* **Stated problem**:
Sift the listing for lines that hold the string "bodies" and pull them out.
##### Given information #####
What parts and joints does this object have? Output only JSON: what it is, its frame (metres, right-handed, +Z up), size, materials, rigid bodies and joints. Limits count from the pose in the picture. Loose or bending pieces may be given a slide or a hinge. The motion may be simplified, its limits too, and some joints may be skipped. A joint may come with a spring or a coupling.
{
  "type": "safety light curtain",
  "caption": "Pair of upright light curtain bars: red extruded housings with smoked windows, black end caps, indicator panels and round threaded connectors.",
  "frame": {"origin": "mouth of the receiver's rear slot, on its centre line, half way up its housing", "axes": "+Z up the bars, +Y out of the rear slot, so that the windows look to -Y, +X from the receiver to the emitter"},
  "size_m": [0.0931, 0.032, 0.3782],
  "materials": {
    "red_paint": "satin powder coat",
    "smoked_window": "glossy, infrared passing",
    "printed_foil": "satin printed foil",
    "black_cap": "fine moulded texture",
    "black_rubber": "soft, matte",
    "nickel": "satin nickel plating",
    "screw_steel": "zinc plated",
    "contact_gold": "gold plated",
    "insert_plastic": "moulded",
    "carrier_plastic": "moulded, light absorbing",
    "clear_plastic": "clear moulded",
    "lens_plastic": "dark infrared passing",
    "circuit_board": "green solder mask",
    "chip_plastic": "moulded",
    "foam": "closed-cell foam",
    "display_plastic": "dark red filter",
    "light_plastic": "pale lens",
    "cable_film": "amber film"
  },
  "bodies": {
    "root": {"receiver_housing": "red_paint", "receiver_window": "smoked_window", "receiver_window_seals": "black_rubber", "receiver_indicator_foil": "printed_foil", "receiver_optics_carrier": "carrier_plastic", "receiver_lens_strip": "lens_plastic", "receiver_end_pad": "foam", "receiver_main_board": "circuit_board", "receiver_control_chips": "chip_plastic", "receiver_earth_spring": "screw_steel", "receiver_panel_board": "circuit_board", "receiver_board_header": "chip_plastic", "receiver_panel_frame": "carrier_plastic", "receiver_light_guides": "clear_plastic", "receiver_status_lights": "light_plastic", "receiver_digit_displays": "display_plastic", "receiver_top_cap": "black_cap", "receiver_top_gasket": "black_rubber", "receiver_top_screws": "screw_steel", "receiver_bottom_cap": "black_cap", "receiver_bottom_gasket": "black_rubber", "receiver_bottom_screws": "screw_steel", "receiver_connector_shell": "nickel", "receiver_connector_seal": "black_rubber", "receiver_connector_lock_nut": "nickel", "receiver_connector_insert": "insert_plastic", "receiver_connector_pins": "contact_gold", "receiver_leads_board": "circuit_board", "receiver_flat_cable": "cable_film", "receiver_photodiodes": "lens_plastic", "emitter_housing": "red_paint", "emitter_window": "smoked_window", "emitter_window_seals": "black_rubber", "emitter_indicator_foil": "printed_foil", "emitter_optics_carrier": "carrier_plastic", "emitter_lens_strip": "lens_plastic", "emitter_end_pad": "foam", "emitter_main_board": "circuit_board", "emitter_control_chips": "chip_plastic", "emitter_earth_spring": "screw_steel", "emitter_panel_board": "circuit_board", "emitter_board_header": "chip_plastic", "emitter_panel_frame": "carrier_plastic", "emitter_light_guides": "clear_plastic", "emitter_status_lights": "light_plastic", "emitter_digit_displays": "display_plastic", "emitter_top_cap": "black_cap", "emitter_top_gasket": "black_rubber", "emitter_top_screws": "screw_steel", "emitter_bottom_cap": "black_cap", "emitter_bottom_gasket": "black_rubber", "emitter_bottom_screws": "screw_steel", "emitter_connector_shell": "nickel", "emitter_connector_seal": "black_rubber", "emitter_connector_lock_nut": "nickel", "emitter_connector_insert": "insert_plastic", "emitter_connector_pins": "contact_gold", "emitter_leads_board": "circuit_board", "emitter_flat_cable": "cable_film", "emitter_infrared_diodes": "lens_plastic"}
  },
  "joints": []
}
#####
* **Expected answer**:
What parts and joints does this object have? Output only JSON: what it is, its frame (metres, right-handed, +Z up), size, materials, rigid bodies and joints. Limits count from the pose in the picture. Loose or bending pieces may be given a slide or a hinge. The motion may be simplified, its limits too, and some joints may be skipped. A joint may come with a spring or a coupling.
  "bodies": {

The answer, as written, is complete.